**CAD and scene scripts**

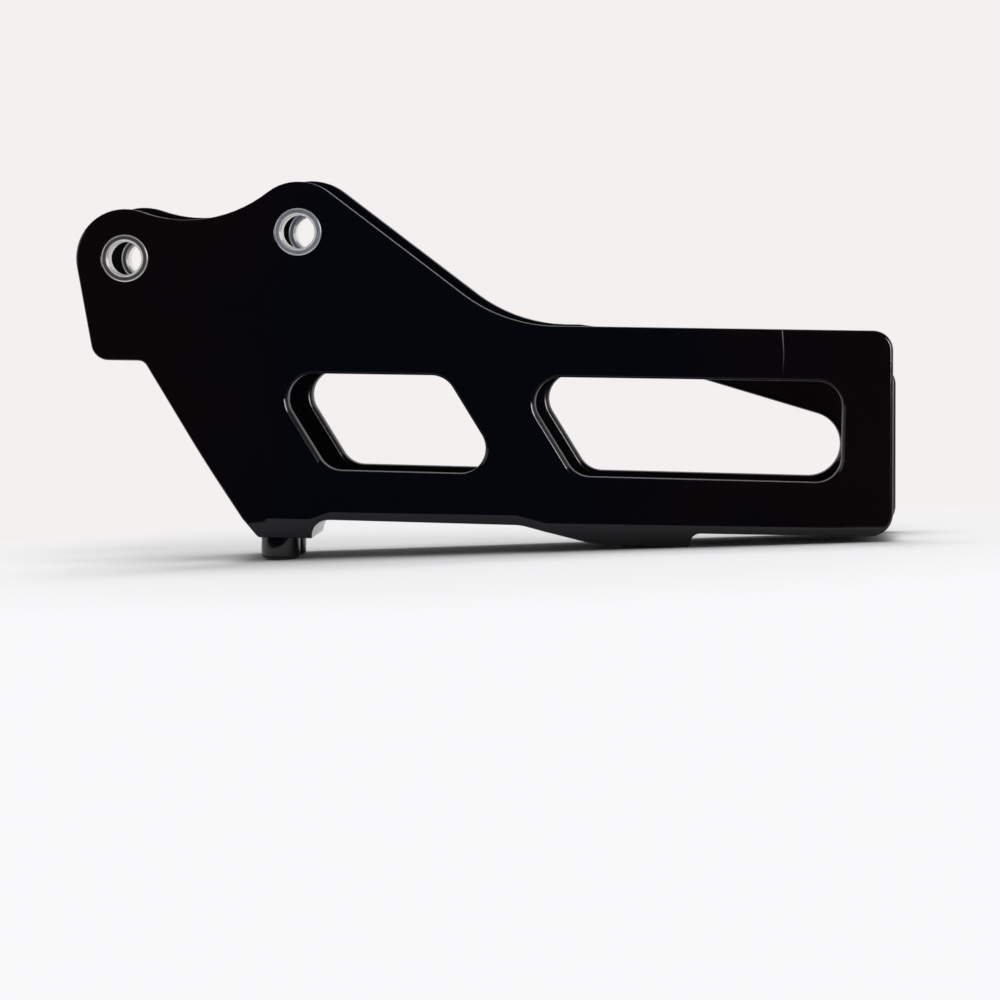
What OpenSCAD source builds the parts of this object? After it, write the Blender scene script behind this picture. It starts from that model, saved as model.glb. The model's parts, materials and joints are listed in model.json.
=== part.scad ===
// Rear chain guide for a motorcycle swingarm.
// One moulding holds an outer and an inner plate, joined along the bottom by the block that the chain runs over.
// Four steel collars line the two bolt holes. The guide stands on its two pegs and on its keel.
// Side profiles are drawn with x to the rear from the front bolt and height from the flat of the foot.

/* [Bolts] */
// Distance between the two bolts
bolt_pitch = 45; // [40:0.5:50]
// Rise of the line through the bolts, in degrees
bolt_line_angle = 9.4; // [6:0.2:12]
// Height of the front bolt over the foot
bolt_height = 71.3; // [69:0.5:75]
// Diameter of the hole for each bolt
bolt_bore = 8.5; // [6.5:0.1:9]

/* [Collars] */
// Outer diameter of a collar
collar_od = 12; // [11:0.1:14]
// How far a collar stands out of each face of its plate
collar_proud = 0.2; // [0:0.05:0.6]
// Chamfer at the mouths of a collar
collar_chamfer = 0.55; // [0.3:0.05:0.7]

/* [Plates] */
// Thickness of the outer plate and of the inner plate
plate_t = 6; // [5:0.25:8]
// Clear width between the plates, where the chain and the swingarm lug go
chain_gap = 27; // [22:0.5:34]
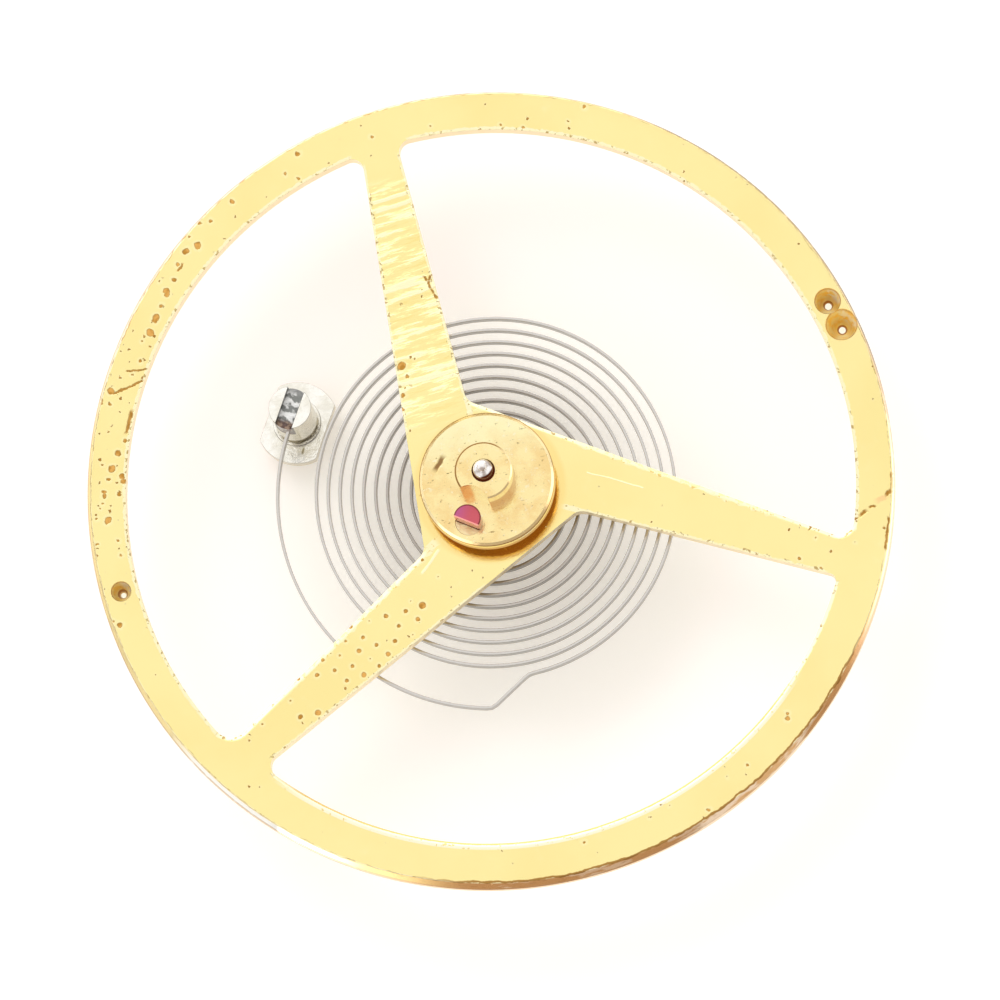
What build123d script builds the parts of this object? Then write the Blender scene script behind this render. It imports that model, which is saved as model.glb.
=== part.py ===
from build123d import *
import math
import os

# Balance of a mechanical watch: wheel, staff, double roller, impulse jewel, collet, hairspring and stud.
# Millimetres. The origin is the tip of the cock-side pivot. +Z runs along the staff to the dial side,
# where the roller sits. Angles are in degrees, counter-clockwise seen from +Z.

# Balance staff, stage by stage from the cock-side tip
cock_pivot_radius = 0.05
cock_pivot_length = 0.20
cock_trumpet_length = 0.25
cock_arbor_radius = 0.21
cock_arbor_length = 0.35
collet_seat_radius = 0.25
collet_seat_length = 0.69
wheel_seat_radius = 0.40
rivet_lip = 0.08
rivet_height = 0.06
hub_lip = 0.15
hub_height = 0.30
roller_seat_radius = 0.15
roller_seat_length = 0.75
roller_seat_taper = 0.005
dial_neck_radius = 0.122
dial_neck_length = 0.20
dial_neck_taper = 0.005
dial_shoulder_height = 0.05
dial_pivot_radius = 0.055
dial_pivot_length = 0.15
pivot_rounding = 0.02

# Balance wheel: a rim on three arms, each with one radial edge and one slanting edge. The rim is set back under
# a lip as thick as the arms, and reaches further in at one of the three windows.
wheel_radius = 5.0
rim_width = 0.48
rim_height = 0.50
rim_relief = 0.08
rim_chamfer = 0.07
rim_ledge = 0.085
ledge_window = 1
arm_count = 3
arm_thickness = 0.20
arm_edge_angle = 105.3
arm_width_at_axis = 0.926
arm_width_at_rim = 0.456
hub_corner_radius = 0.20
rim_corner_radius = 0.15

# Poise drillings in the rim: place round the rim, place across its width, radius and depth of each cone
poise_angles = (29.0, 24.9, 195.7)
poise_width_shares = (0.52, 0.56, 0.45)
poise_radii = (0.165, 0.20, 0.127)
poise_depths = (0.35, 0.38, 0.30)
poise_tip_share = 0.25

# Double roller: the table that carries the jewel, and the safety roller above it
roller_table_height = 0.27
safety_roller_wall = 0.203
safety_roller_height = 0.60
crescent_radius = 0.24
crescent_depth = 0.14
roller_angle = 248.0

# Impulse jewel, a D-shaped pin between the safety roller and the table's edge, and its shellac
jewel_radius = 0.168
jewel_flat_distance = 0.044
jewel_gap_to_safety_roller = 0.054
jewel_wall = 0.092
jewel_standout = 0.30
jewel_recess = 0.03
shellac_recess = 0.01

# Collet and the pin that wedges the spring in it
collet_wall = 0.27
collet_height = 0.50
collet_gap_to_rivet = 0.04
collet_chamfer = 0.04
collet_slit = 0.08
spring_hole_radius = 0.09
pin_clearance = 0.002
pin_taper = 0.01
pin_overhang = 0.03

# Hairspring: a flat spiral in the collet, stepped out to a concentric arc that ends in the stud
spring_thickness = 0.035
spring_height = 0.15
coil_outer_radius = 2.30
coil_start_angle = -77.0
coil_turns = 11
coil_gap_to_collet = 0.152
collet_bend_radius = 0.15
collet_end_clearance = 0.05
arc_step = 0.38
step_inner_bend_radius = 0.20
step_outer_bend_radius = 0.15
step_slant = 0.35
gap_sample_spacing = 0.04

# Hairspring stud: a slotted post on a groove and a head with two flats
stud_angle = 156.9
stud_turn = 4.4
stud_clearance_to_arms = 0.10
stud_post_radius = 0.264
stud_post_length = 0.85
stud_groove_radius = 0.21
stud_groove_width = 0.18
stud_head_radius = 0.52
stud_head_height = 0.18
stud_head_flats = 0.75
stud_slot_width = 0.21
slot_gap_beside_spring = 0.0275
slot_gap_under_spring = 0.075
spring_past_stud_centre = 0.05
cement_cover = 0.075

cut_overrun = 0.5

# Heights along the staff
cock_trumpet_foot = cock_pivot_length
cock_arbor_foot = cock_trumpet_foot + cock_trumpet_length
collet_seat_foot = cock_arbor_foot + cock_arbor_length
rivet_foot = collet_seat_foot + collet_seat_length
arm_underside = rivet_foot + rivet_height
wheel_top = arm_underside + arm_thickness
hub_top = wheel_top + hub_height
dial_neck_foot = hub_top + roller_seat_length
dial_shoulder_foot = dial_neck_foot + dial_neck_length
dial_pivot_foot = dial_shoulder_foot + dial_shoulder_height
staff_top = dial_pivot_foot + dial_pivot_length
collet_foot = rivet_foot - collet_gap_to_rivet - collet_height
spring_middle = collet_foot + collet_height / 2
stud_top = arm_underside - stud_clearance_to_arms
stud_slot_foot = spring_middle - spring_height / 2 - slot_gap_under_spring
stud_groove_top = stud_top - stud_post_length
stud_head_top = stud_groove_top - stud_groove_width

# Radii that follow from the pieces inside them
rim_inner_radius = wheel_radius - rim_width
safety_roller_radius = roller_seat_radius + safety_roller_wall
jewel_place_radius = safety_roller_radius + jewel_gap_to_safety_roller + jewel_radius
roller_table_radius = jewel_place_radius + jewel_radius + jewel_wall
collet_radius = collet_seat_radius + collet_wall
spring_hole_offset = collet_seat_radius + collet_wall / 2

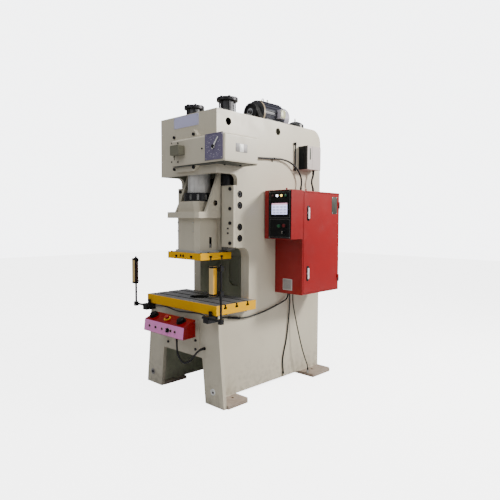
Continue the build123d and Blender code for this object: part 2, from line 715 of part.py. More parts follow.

**Goal**
Quote all of the entries exactly as they appear.

**Reply**
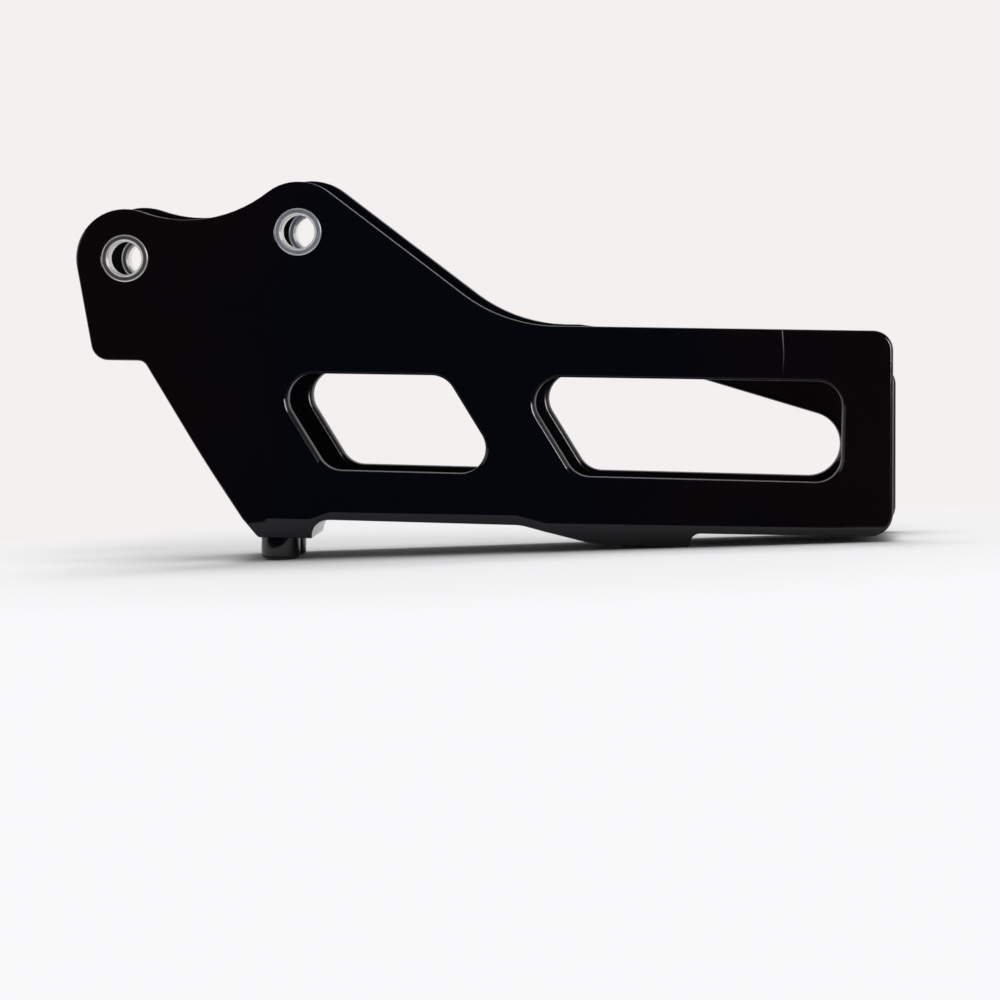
What OpenSCAD source builds the parts of this object? After it, write the Blender scene script behind this picture. It starts from that model, saved as model.glb. The model's parts, materials and joints are listed in model.json.
=== part.scad ===
// Rear chain guide for a motorcycle swingarm.
// One moulding holds an outer and an inner plate, joined along the bottom by the block that the chain runs over.
// Four steel collars line the two bolt holes. The guide stands on its two pegs and on its keel.
// Side profiles are drawn with x to the rear from the front bolt and height from the flat of the foot.

/* [Bolts] */
// Distance between the two bolts
bolt_pitch = 45; // [40:0.5:50]
// Rise of the line through the bolts, in degrees
bolt_line_angle = 9.4; // [6:0.2:12]
// Height of the front bolt over the foot
bolt_height = 71.3; // [69:0.5:75]
// Diameter of the hole for each bolt
bolt_bore = 8.5; // [6.5:0.1:9]

/* [Collars] */
// Outer diameter of a collar
collar_od = 12; // [11:0.1:14]
// How far a collar stands out of each face of its plate
collar_proud = 0.2; // [0:0.05:0.6]
// Chamfer at the mouths of a collar
collar_chamfer = 0.55; // [0.3:0.05:0.7]

/* [Plates] */
// Thickness of the outer plate and of the inner plate
plate_t = 6; // [5:0.25:8]
// Clear width between the plates, where the chain and the swingarm lug go
chain_gap = 27; // [22:0.5:34]
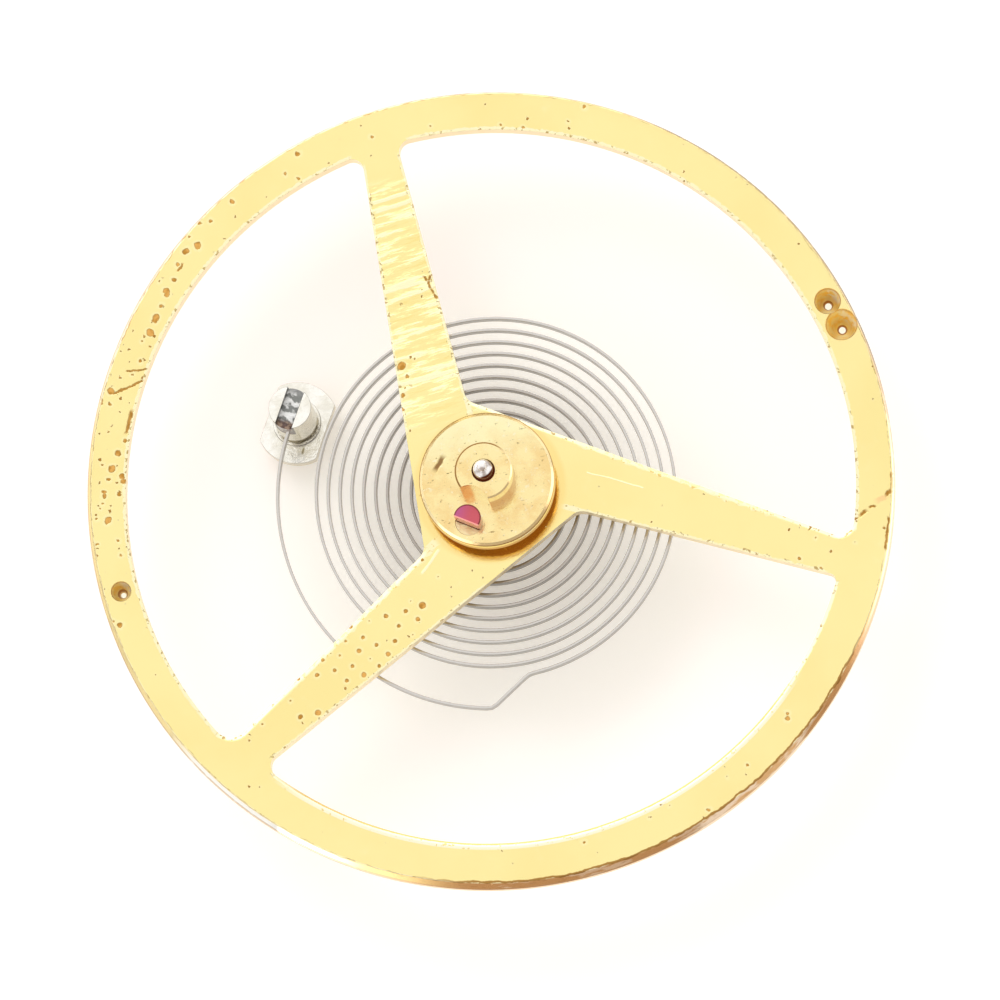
What build123d script builds the parts of this object? Then write the Blender scene script behind this render. It imports that model, which is saved as model.glb.
=== part.py ===
from build123d import *
import math
import os

# Balance of a mechanical watch: wheel, staff, double roller, impulse jewel, collet, hairspring and stud.
# Millimetres. The origin is the tip of the cock-side pivot. +Z runs along the staff to the dial side,
# where the roller sits. Angles are in degrees, counter-clockwise seen from +Z.

# Balance staff, stage by stage from the cock-side tip
cock_pivot_radius = 0.05
cock_pivot_length = 0.20
cock_trumpet_length = 0.25
cock_arbor_radius = 0.21
cock_arbor_length = 0.35
collet_seat_radius = 0.25
collet_seat_length = 0.69
wheel_seat_radius = 0.40
rivet_lip = 0.08
rivet_height = 0.06
hub_lip = 0.15
hub_height = 0.30
roller_seat_radius = 0.15
roller_seat_length = 0.75
roller_seat_taper = 0.005
dial_neck_radius = 0.122
dial_neck_length = 0.20
dial_neck_taper = 0.005
dial_shoulder_height = 0.05
dial_pivot_radius = 0.055
dial_pivot_length = 0.15
pivot_rounding = 0.02

# Balance wheel: a rim on three arms, each with one radial edge and one slanting edge. The rim is set back under
# a lip as thick as the arms, and reaches further in at one of the three windows.
wheel_radius = 5.0
rim_width = 0.48
rim_height = 0.50
rim_relief = 0.08
rim_chamfer = 0.07
rim_ledge = 0.085
ledge_window = 1
arm_count = 3
arm_thickness = 0.20
arm_edge_angle = 105.3
arm_width_at_axis = 0.926
arm_width_at_rim = 0.456
hub_corner_radius = 0.20
rim_corner_radius = 0.15

# Poise drillings in the rim: place round the rim, place across its width, radius and depth of each cone
poise_angles = (29.0, 24.9, 195.7)
poise_width_shares = (0.52, 0.56, 0.45)
poise_radii = (0.165, 0.20, 0.127)
poise_depths = (0.35, 0.38, 0.30)
poise_tip_share = 0.25

# Double roller: the table that carries the jewel, and the safety roller above it
roller_table_height = 0.27
safety_roller_wall = 0.203
safety_roller_height = 0.60
crescent_radius = 0.24
crescent_depth = 0.14
roller_angle = 248.0

# Impulse jewel, a D-shaped pin between the safety roller and the table's edge, and its shellac
jewel_radius = 0.168
jewel_flat_distance = 0.044
jewel_gap_to_safety_roller = 0.054
jewel_wall = 0.092
jewel_standout = 0.30
jewel_recess = 0.03
shellac_recess = 0.01

# Collet and the pin that wedges the spring in it
collet_wall = 0.27
collet_height = 0.50
collet_gap_to_rivet = 0.04
collet_chamfer = 0.04
collet_slit = 0.08
spring_hole_radius = 0.09
pin_clearance = 0.002
pin_taper = 0.01
pin_overhang = 0.03

# Hairspring: a flat spiral in the collet, stepped out to a concentric arc that ends in the stud
spring_thickness = 0.035
spring_height = 0.15
coil_outer_radius = 2.30
coil_start_angle = -77.0
coil_turns = 11
coil_gap_to_collet = 0.152
collet_bend_radius = 0.15
collet_end_clearance = 0.05
arc_step = 0.38
step_inner_bend_radius = 0.20
step_outer_bend_radius = 0.15
step_slant = 0.35
gap_sample_spacing = 0.04

# Hairspring stud: a slotted post on a groove and a head with two flats
stud_angle = 156.9
stud_turn = 4.4
stud_clearance_to_arms = 0.10
stud_post_radius = 0.264
stud_post_length = 0.85
stud_groove_radius = 0.21
stud_groove_width = 0.18
stud_head_radius = 0.52
stud_head_height = 0.18
stud_head_flats = 0.75
stud_slot_width = 0.21
slot_gap_beside_spring = 0.0275
slot_gap_under_spring = 0.075
spring_past_stud_centre = 0.05
cement_cover = 0.075

cut_overrun = 0.5

# Heights along the staff
cock_trumpet_foot = cock_pivot_length
cock_arbor_foot = cock_trumpet_foot + cock_trumpet_length
collet_seat_foot = cock_arbor_foot + cock_arbor_length
rivet_foot = collet_seat_foot + collet_seat_length
arm_underside = rivet_foot + rivet_height
wheel_top = arm_underside + arm_thickness
hub_top = wheel_top + hub_height
dial_neck_foot = hub_top + roller_seat_length
dial_shoulder_foot = dial_neck_foot + dial_neck_length
dial_pivot_foot = dial_shoulder_foot + dial_shoulder_height
staff_top = dial_pivot_foot + dial_pivot_length
collet_foot = rivet_foot - collet_gap_to_rivet - collet_height
spring_middle = collet_foot + collet_height / 2
stud_top = arm_underside - stud_clearance_to_arms
stud_slot_foot = spring_middle - spring_height / 2 - slot_gap_under_spring
stud_groove_top = stud_top - stud_post_length
stud_head_top = stud_groove_top - stud_groove_width

# Radii that follow from the pieces inside them
rim_inner_radius = wheel_radius - rim_width
safety_roller_radius = roller_seat_radius + safety_roller_wall
jewel_place_radius = safety_roller_radius + jewel_gap_to_safety_roller + jewel_radius
roller_table_radius = jewel_place_radius + jewel_radius + jewel_wall
collet_radius = collet_seat_radius + collet_wall
spring_hole_offset = collet_seat_radius + collet_wall / 2

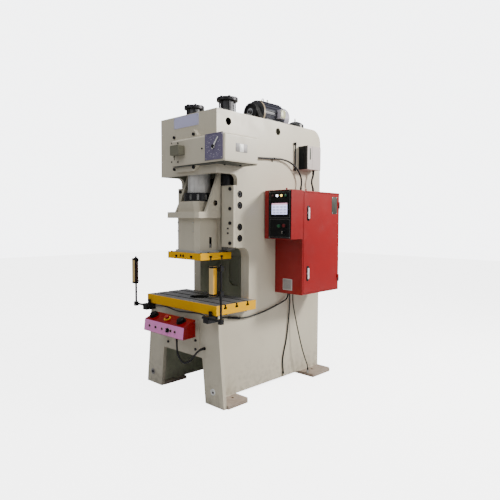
Continue the build123d and Blender code for this object: part 2, from line 715 of part.py. More parts follow.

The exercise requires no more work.